Türkiye'nin uzun vadeli savunma stratejisini değiştirmeyeceğine işaret eden Köse, "Türkiye savunma sanayi ve güvenlik konularında dışa bağımlılığı mümkün oldukça sıfıra indirme konusundaki uzun vadeli stratejisini değiştirmeyecektir. Bu açıdan ABD'nin böyle bir beklentisi varsa yanlış olacaktır." diye konuştu.
Köse, ABD'yle içinde FETÖ, PYD/YPG ve Doğu Akdeniz gibi konuların bulunduğu geniş kapsamlı bir müzakereyle sorunların çözülebileceğini dile getirerek, "Bu ambargonun genişleme ihtimali olduğunu da düşünüyorum çünkü Türkiye savunma sanayisinde uzun vadeli stratejisinden vazgeçmeyecek. ABD'nin de en baştaki hedefi bölgesinde güçlenmiş, etki alanını genişleten, müstakil hareket eden Türkiye'yi mümkün olduğunca sınırlamak ve belli alanlarda kısıtlamak. Bence ABD bu baskısını sürdürecek.
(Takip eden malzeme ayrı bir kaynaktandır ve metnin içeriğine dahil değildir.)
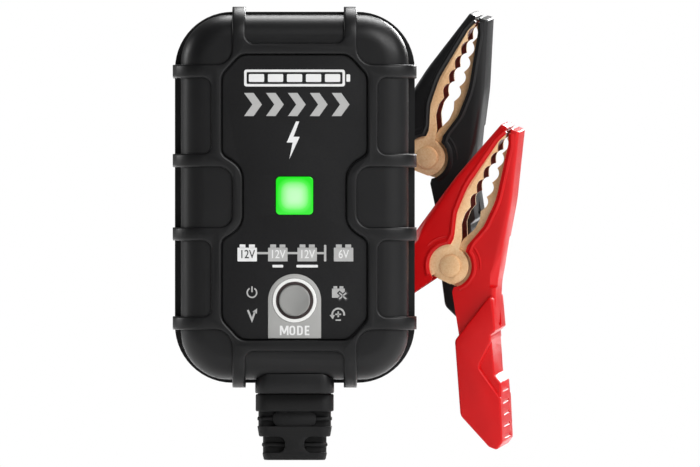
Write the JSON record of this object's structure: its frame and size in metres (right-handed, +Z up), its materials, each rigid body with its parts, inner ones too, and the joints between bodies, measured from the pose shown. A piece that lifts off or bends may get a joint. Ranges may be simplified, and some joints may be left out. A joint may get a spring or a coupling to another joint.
{
  "type": "motorcycle battery charger",
  "caption": "Plug-in motorcycle battery charger: ribbed housing, square status window, mode button, grooved cable boot and toothed spring clamps in red and black.",
  "frame": {"origin": "middle of the flat back face, where the charger meets the wall socket's plate", "axes": "+X to the right seen from the front, +Y out of the back along the mains blades, +Z up; the face with the window looks along -Y"},
  "size_m": [0.0859, 0.0705, 0.1098],
  "materials": {
    "black_plastic": "fine texture",
    "dark_rubber": "matt",
    "face_plastic": "smooth",
    "red_plastic": "satin",
    "copper_plate": "plated, satin",
    "green_lens": "lit from behind",
    "grey_plastic": "satin",
    "white_plastic": "satin",
    "clear_plastic": "clear",
    "circuit_board": "lacquered",
    "component_black": "moulded",
    "can_sleeve": "sleeve",
    "ferrite": "sintered",
    "winding_tape": "tape",
    "copper_wire": "wound wire",
    "aluminium": "extruded",
    "nickel_brass": "bright plated",
    "spring_steel": "bright wire"
  },
  "bodies": {
    "charger": {"blade_carrier": "component_black", "board_screw_1": "spring_steel", "board_screw_2": "spring_steel", "board_screw_3": "spring_steel", "board_screw_4": "spring_steel", "bridge_rectifier": "component_black", "button_ring": "white_plastic", "button_seal": "dark_rubber", "cable_boot": "dark_rubber", "cable_collar": "black_plastic", "charge_led": "white_plastic", "face_plate": "face_plastic", "filter_choke": "copper_wire", "front_housing": "black_plastic", "fuse": "nickel_brass", "heat_sink": "aluminium", "housing_gasket": "dark_rubber", "housing_screw_1": "spring_steel", "housing_screw_2": "spring_steel", "housing_screw_3": "spring_steel", "housing_screw_4": "spring_steel", "input_capacitor": "can_sleeve", "light_guide": "clear_plastic", "light_window": "green_lens", "main_board": "circuit_board", "mains_blade_left": "nickel_brass", "mains_blade_right": "nickel_brass", "microcontroller": "component_black", "mode_badge": "grey_plastic", "mode_switch": "component_black", "output_capacitor": "can_sleeve", "power_transistor": "component_black", "rear_housing": "black_plastic", "transformer_coil": "winding_tape", "transformer_core": "ferrite"},
    "mode_button": {"mode_button": "grey_plastic"},
    "red_clamp": {"red_clamp_fixed_handle": "red_plastic", "red_clamp_fixed_jaw": "copper_plate", "red_clamp_rivet": "copper_plate", "red_clamp_spring": "spring_steel"},
    "red_moving_half": {"red_clamp_moving_handle": "red_plastic", "red_clamp_moving_jaw": "copper_plate"},
    "black_clamp": {"black_clamp_fixed_handle": "black_plastic", "black_clamp_fixed_jaw": "copper_plate", "black_clamp_rivet": "copper_plate", "black_clamp_spring": "spring_steel"},
    "black_moving_half": {"black_clamp_moving_handle": "black_plastic", "black_clamp_moving_jaw": "copper_plate"}
  },
  "joints": [
    {"name": "mode_button_press", "type": "slide", "parent": "charger", "child": "mode_button", "axis": [0, 1, 0], "range_m": [0, 0.0006], "stiffness_N_per_m": 300},
    {"name": "red_clamp_pull", "type": "slide", "parent": "charger", "child": "red_clamp", "axis": [0.9799, -0.1994, 0], "range_m": [0, 0.075]},
    {"name": "red_jaw_open", "type": "hinge", "parent": "red_clamp", "child": "red_moving_half", "pos_m": [0.03875, 0.007, -0.0163], "axis": [-0.1985, -0.9754, -0.0958], "range_deg": [0, 40], "stiffness_Nm_per_rad": 0.35, "springref_deg": -34.38, "deforming": ["red_clamp_spring"]},
    {"name": "black_clamp_pull", "type": "slide", "parent": "charger", "child": "black_clamp", "axis": [0.9799, -0.1994, 0], "range_m": [0, 0.075]},
    {"name": "black_jaw_open", "type": "hinge", "parent": "black_clamp", "child": "black_moving_half", "pos_m": [0.0331, 0.0204, 0.0102], "axis": [-0.1985, -0.9754, -0.0958], "range_deg": [0, 40], "stiffness_Nm_per_rad": 0.35, "springref_deg": -34.38, "deforming": ["black_clamp_spring"]}
  ]
}
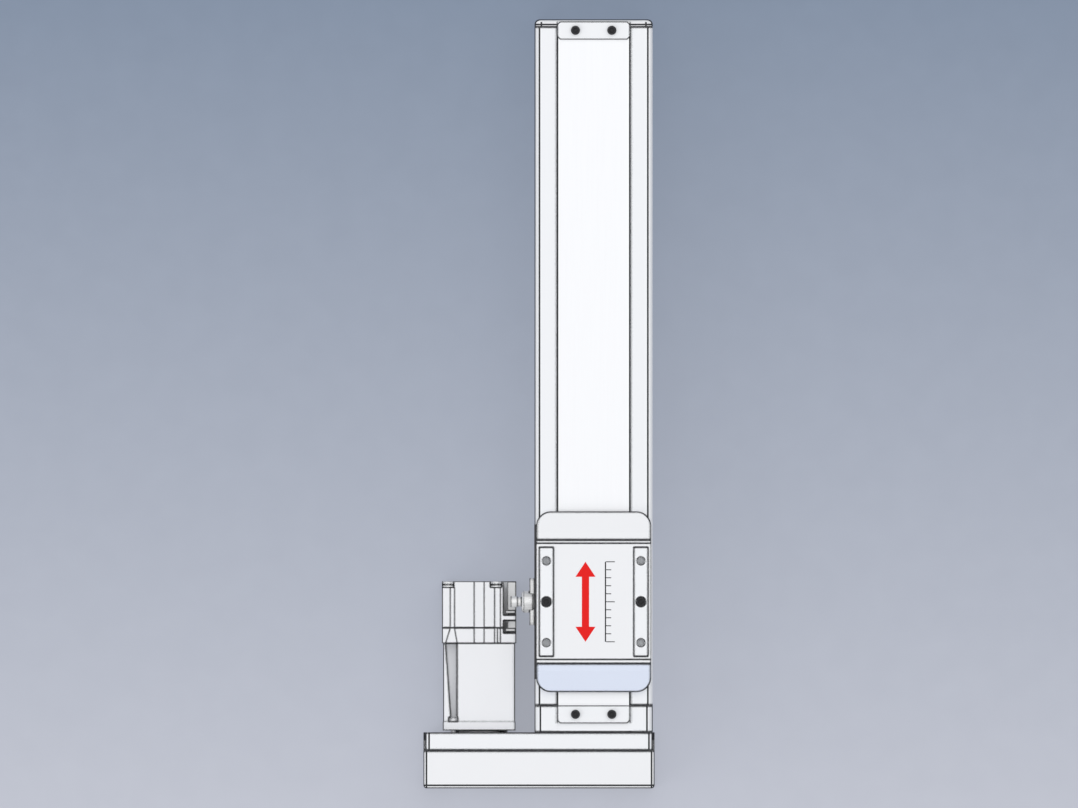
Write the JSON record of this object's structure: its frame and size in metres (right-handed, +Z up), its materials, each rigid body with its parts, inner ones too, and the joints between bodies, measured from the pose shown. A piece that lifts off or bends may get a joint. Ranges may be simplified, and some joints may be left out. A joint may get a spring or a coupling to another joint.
{
  "type": "ball screw linear axis",
  "caption": "Enclosed ball screw linear axis with a covered slider, steel cover band and a motor beside the profile, driven by a toothed belt.",
  "frame": {"origin": "middle of the profile's flat underside, halfway along the profile", "axes": "+Y along the axis, away from the belt cover; +Z up, out of the slider's load face; +X to the right, the motor lies at -X"},
  "size_m": [0.1271, 0.4229, 0.061],
  "materials": {
    "anodised": "satin clear anodised extrusion",
    "hard_steel": "ground hardened steel",
    "stainless_band": "thin brushed stainless strip",
    "magnet": "magnetic rubber strip",
    "black_screw": "black oxide steel",
    "plated_screw": "bright zinc plated steel",
    "pulley_alloy": "machined and anodised",
    "white_plastic": "fine textured moulding",
    "pale_blue_plastic": "fine textured moulding",
    "grey_plastic": "plain machined plastic",
    "black_plastic": "fine textured moulding",
    "connector_plastic": "fine textured moulding",
    "rubber": "moulded rubber",
    "motor_paint": "smooth satin paint",
    "plated_brass": "nickel plated brass"
  },
  "bodies": {
    "base": {"base_extrusion": "anodised", "rail_insert_left": "hard_steel", "rail_insert_right": "hard_steel", "side_cover_left": "anodised", "side_cover_right": "anodised", "band_magnets": "magnet", "near_end_block": "anodised", "far_support_block": "anodised", "far_end_cover": "white_plastic", "far_cover_screws": "black_screw", "clamp_plate_near": "anodised", "clamp_plate_far": "anodised", "clamp_screws": "black_screw", "cover_band": "stainless_band", "near_bearing_outer": "hard_steel", "far_bearing_outer": "hard_steel", "bumper_near": "rubber", "bumper_far": "rubber", "tie_screws": "black_screw", "adapter_plate": "anodised", "belt_cover": "white_plastic", "belt_cover_screws": "black_screw", "timing_belt": "rubber", "motor_body": "motor_paint", "motor_encoder_cover": "motor_paint", "motor_power_connector": "connector_plastic", "motor_encoder_connector": "connector_plastic", "motor_cover_screws": "plated_screw", "motor_mount_screws": "plated_screw", "air_port": "plated_brass", "port_screws": "plated_screw"},
    "screw": {"ball_screw_shaft": "hard_steel", "screw_pulley": "pulley_alloy", "screw_lock_nut": "hard_steel", "near_bearing_inner": "hard_steel", "far_bearing_inner": "hard_steel", "retaining_ring": "hard_steel"},
    "rotor": {"motor_shaft": "hard_steel", "motor_pulley": "pulley_alloy"},
    "slider": {"carriage_block": "hard_steel", "ball_return_cap_near": "white_plastic", "ball_return_cap_far": "white_plastic", "ball_nut": "hard_steel", "saddle": "anodised", "saddle_screws": "black_screw", "table_cover": "white_plastic", "pad_left": "hard_steel", "pad_right": "hard_steel", "pad_screws": "black_screw", "end_cap_near": "pale_blue_plastic", "end_cap_far": "white_plastic", "seal_plate_near": "grey_plastic", "seal_plate_far": "grey_plastic", "band_guide_near": "grey_plastic", "band_guide_far": "grey_plastic", "band_wipers": "rubber", "side_strip": "black_plastic"}
  },
  "joints": [
    {"name": "slider_travel", "type": "slide", "parent": "base", "child": "slider", "axis": [0, 1, 0], "range_m": [0, 0.25], "deforming": ["cover_band"]},
    {"name": "screw_spin", "type": "hinge", "parent": "base", "child": "screw", "pos_m": [0, 0, 0.022], "axis": [0, 1, 0], "range_deg": [-9000.5, 0.5]},
    {"name": "motor_spin", "type": "hinge", "parent": "base", "child": "rotor", "pos_m": [-0.063, 0, 0.022], "axis": [0, 1, 0], "range_deg": [-9000.5, 0.5], "deforming": ["timing_belt"]}
  ],
  "couplings": [
    {"joint": "screw_spin", "follows": "slider_travel", "rad_per_m": -628.32},
    {"joint": "motor_spin", "follows": "slider_travel", "rad_per_m": -628.32}
  ]
}
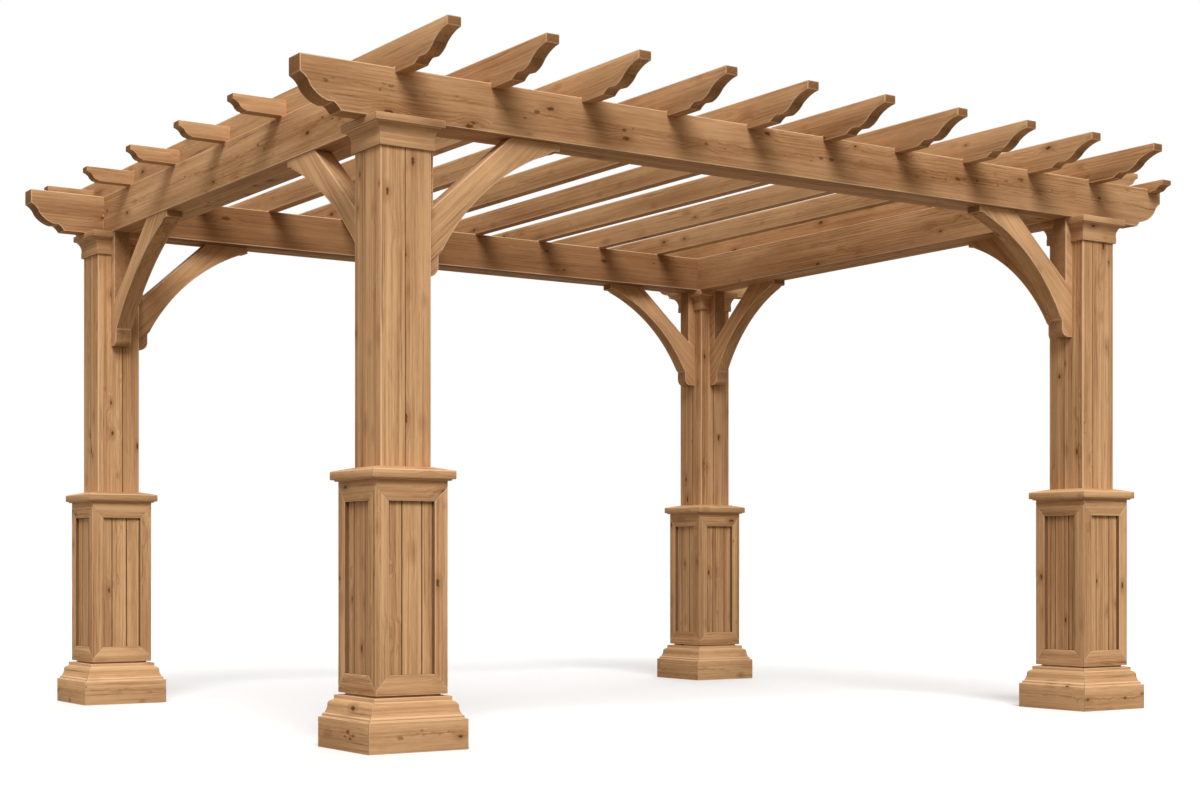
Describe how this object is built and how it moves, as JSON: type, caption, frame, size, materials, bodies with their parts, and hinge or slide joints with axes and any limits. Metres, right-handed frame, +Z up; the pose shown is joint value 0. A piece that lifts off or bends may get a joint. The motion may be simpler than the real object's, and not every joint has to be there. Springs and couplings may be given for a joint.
{
  "type": "wooden pergola",
  "caption": "Free-standing wooden pergola with cased columns on panelled pedestals, moulded bases and capitals, shaped beam and rafter tails and curved knee braces.",
  "frame": {"origin": "on the ground, under the middle of the whole outline", "axes": "+X along the front beam towards the right-hand columns, +Y from front to back, +Z up"},
  "size_m": [4.8296, 4.106, 2.747],
  "materials": {
    "column_boards": "planed softwood boards, clear finish, satin",
    "moulded_timber": "moulded softwood, clear finish, satin",
    "beam_timber": "planed softwood timber, clear finish, satin",
    "brace_timber": "sawn and planed softwood, clear finish, satin",
    "rafter_timber": "planed softwood timber, clear finish, satin"
  },
  "bodies": {
    "root": {"back_beam": "beam_timber", "back_inner_beam": "beam_timber", "beam_brace_back_left": "brace_timber", "beam_brace_back_right": "brace_timber", "beam_brace_front_left": "brace_timber", "beam_brace_front_right": "brace_timber", "column_base_back_left": "moulded_timber", "column_base_back_right": "moulded_timber", "column_base_front_left": "moulded_timber", "column_base_front_right": "moulded_timber", "column_capital_back_left": "moulded_timber", "column_capital_back_right": "moulded_timber", "column_capital_front_left": "moulded_timber", "column_capital_front_right": "moulded_timber", "column_pedestal_back_left": "column_boards", "column_pedestal_back_right": "column_boards", "column_pedestal_front_left": "column_boards", "column_pedestal_front_right": "column_boards", "column_shaft_back_left": "column_boards", "column_shaft_back_right": "column_boards", "column_shaft_front_left": "column_boards", "column_shaft_front_right": "column_boards", "front_beam": "beam_timber", "front_inner_beam": "beam_timber", "front_right_end_tails": "rafter_timber", "left_inner_beam": "beam_timber", "left_side_beam": "beam_timber", "left_side_tails": "rafter_timber", "pedestal_cap_back_left": "moulded_timber", "pedestal_cap_back_right": "moulded_timber", "pedestal_cap_front_left": "moulded_timber", "pedestal_cap_front_right": "moulded_timber", "rafter_1": "rafter_timber", "rafter_10": "rafter_timber", "rafter_2": "rafter_timber", "rafter_3": "rafter_timber", "rafter_4": "rafter_timber", "rafter_5": "rafter_timber", "rafter_6": "rafter_timber", "rafter_7": "rafter_timber", "rafter_8": "rafter_timber", "rafter_9": "rafter_timber", "right_inner_beam": "beam_timber", "right_side_beam": "beam_timber", "right_side_tails": "rafter_timber", "side_brace_back_left": "brace_timber", "side_brace_back_right": "brace_timber", "side_brace_front_left": "brace_timber", "side_brace_front_right": "brace_timber"}
  },
  "joints": []
}
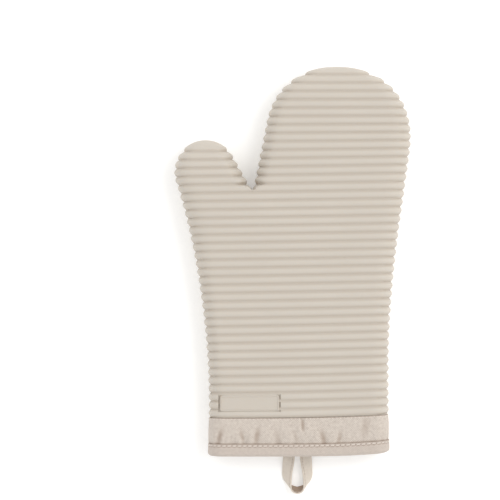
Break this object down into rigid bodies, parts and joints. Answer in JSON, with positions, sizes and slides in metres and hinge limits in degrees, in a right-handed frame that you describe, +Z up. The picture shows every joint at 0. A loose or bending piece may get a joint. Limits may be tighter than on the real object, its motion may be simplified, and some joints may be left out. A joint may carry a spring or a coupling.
{
  "type": "oven mitt",
  "caption": "Hollow ribbed silicone oven mitt with thumb and finger pockets, a quilted lining, a sewn twill cuff and a hanging loop.",
  "frame": {"origin": "on the surface that the mitt lies on, under the middle of the whole mitt with its loop", "axes": "+Y from the cuff to the fingertips, -X towards the thumb, +Z up out of the front face that carries the name plate"},
  "size_m": [0.1952, 0.3558, 0.0334],
  "materials": {
    "silicone": "matte",
    "twill": "matte",
    "thread": "satin",
    "lining_cloth": "matte",
    "wadding": "matte"
  },
  "bodies": {
    "mitt": {"silicone_shell": "silicone", "cuff_band": "twill", "cuff_binding": "twill", "cuff_seam_thread": "thread", "hem_topstitch_thread": "thread", "lining_seam_thread": "thread", "lining_face_front": "lining_cloth", "lining_face_rear": "lining_cloth", "backing_cloth_front": "lining_cloth", "backing_cloth_rear": "lining_cloth", "wadding_front": "wadding", "wadding_rear": "wadding"},
    "loop": {"hanging_loop": "twill", "loop_stitch_thread": "thread"}
  },
  "joints": [
    {"name": "loop_swing", "type": "hinge", "parent": "mitt", "child": "loop", "pos_m": [0.00519, -0.14628, 0.0038], "axis": [-1, 0, 0], "range_deg": [-80, 75]}
  ]
}
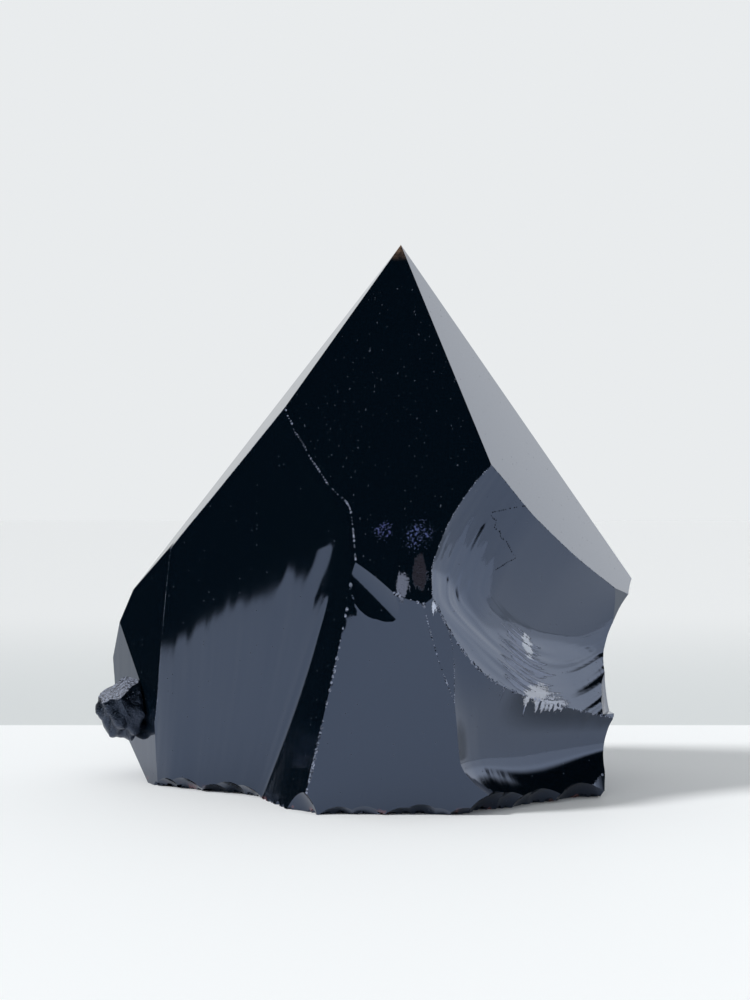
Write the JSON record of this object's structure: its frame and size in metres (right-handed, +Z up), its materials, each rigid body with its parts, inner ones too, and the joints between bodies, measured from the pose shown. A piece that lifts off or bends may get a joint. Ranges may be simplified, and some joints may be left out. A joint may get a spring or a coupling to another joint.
{
  "type": "polished obsidian point",
  "caption": "Free-standing black obsidian point: flat polished facets meeting in a sharp tip above raw shell-like broken sides, on a flat sawn base.",
  "frame": {"origin": "middle of the bounding box's bottom face, on the plane that the stone stands on", "axes": "+Z up to the tip, -Y towards the broken front with the pillar, +X to the right as seen from the front"},
  "size_m": [0.1022, 0.065, 0.0996],
  "materials": {
    "obsidian": "polished, opaque black volcanic glass"
  },
  "bodies": {
    "root": {"obsidian_point": "obsidian"}
  },
  "joints": []
}
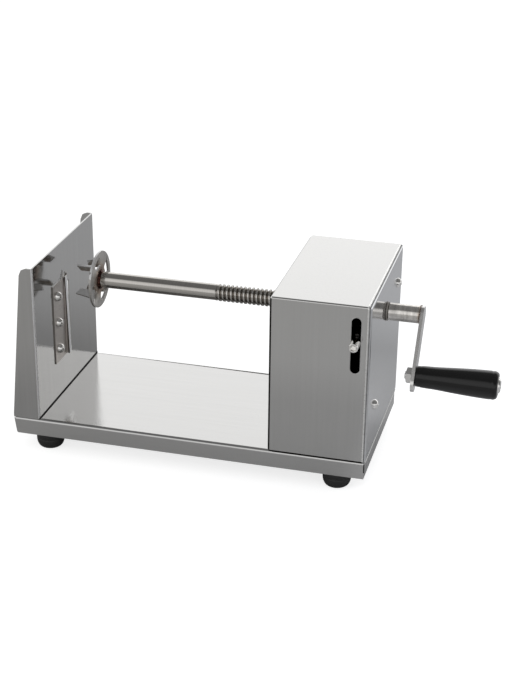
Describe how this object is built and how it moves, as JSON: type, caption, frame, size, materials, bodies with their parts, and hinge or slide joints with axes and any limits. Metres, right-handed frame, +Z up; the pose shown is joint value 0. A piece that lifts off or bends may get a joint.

Müzakere etse bile nihai hedefi Türkiye'yi daha şekillendirebileceği bir formata sokmak." değerlendirmesini yaptı.
"Türkiye'ye zararı olur ama ABD'ye de katkısı yok"
Türkiye'nin 15-20 yıl önceki pozisyonunu kabul etmeyeceğini ve oraya dönme isteğinin olmadığını kaydeden Köse, yaptırım kararları neticesinde kontrol dışına çıkacak bir krizin oluşmayacağına vurgu yaptı.Köse, ABD'nin Türkiye'yi bölgesinde daha dar alana sokarak dengelemek için Doğu Akdeniz'de Yunanistan-Mısır anlaşmasına doğrudan etki ettiğini, Suriye'de de PYD ile anlaşmasının sebebinin aynı olduğunu anlatarak, "Bu stratejilerinden yakın zamanda vazgeçeceklerini görmüyorum. Bundan vazgeçmedikleri sürece Türkiye-ABD ilişkileri gerilimli olacaktır." dedi.
Yaptırımların Türkiye'yi başka aktörlere yakınlaştırdığına işaret eden Köse, "Yaptırımların Türkiye'ye bir zararı oluyor ama ABD'ye de katkısı yok. ABD'nin doğrudan Türkiye'ye ihtiyacının arttığı bir noktada yapısal değişiklik olursa buradaki pozisyonları da o zaman değişir. Onun dışında durduk yere ABD'nin pozisyon değiştireceğini düşünmüyorum. Türkiye açısından da ABD güvenilir bir aktör değil. ABD, Türkiye'nin düşmanlarının müttefiki gibi gözüküyor. Bu tip yaptırımların devam etmesi Türkiye'yi başka aktörlere daha da yaklaştırır." ifadelerini kullandı.